After that debacle, we headed to Kmart and bought our very first artificial tree. Note: We have owned almost as many of these manufactured plastic products as we did the 15 or so “live” trees we drug into our living rooms long, long ago. Note 2: They were never “live.”
So! Our Christmas decorating problems were over. Right? WRONG! Every year Bill and I have struggled to drag the big box containing our three-piece plastic tree from the attic, struggled to set the sections securely together, and to “fluff” the branches with their 6 or 8 individual stems. Multiply 6 x 90 equals about 540 of those scratchy little buggers I usually have to deal with. Bill just ignores them and starts fighting with the knotted strings of lights that were perfectly wrapped and tied the year before.
Yes. We did buy Pre-Lit Trees. Beautiful idea. Except about year two, when at least half the lights refuse to come on. Bill fights with the carefully glued on light strings and finally just buys a box of 300 and leaves the other burned out mess on the tree. I try to hide the dead bulbs with ornaments when we finally get around to trimming the tree.
And what’s with “Trimming “a tree?
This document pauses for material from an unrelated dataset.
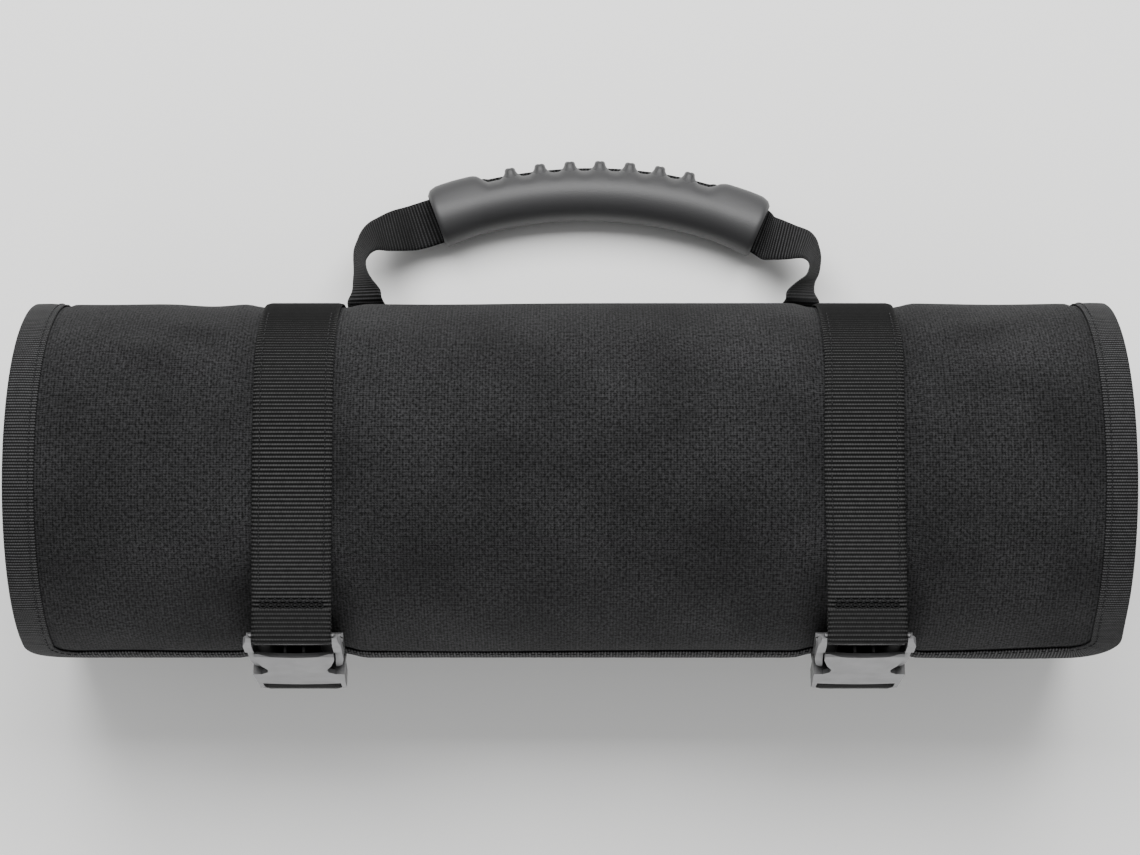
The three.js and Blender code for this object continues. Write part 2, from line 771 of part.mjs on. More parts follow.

I mean, we trim the bushes, I get my hair trimmed, trim my water bill, Bill trims his mustache, you can trim your waistline, your toenails, paper, and fat off a steak. So all those have to do with taking OFF something, but “trimming a tree” means putting things ON. That is just weird.
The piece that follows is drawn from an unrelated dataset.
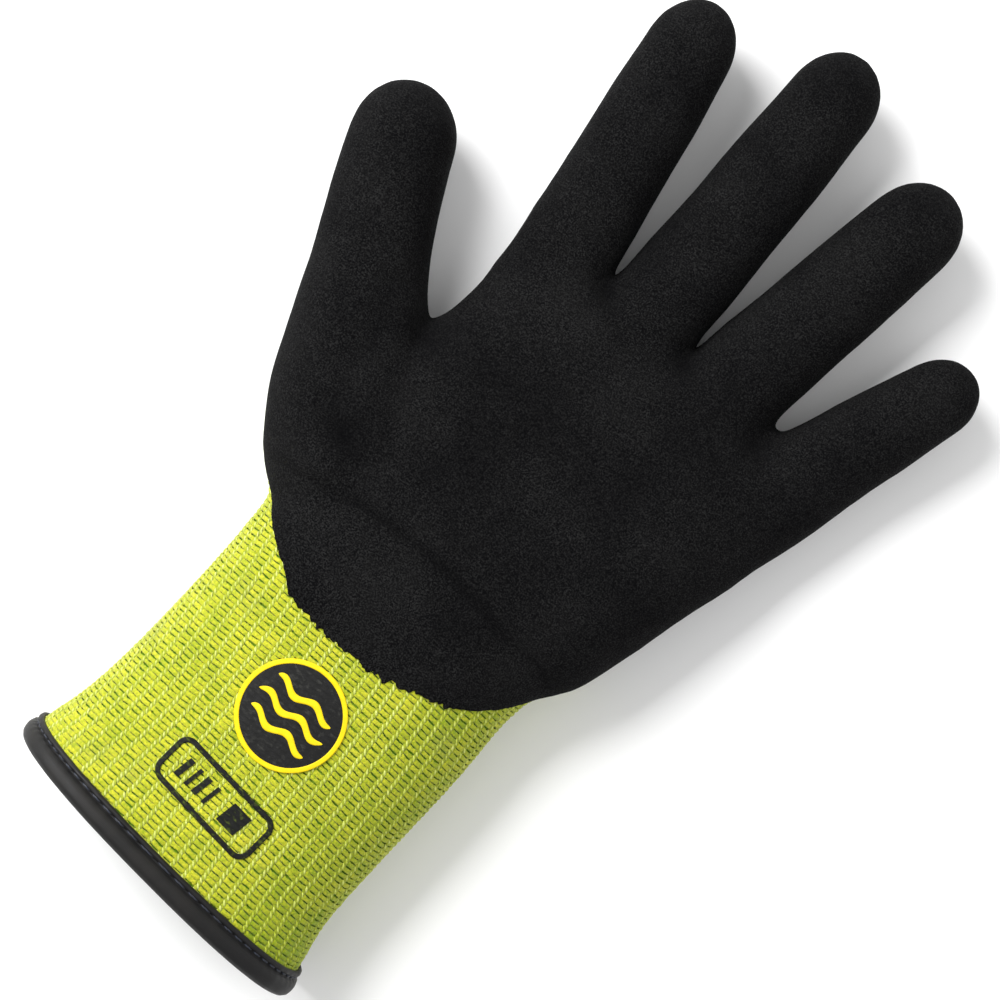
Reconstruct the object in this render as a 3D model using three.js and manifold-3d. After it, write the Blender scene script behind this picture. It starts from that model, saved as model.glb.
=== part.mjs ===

Anyway, I love, love to decorate our trees. That’s right. One is not enough. We have a slightly bedraggled tree that sits in the corner of the dining area and upon which we bestow our most-loved gifted and handmade ornaments. Those glue and glitter mittens the grandkids made when they were tots. The patchwork hearts my mom sewed when I had “Wits End Antiques” in Sharpsburg back in the late 80’s.And every ugly souvenir ornament from just about everywhere we have ever traveled finds its place upon that tree. I highly recommend it. Bill and I spend hours over lunch talking about each bauble and what it means to us. I shed a few tears, sweet, melancholy tears, and eat my sandwich.
Another tree, a bit more elegant lives in the living room, in a corner by a window, so the lights can be seen from the street. It has white ornaments—hundreds that were made by Bill’s sister when she was working in ceramics and created sweet cherubs, different little angels for each year. Then she switched to beads (clear and pearl) for making icicles; yarn and lace angels grace the branches as well. I love watching people as they catch their breath, sigh and say, “That is so lovely.”
And then we put out the Nativity sets. Five or six. I can’t get enough of those either. I love Christmas. I love the Christmas story. Tell it often.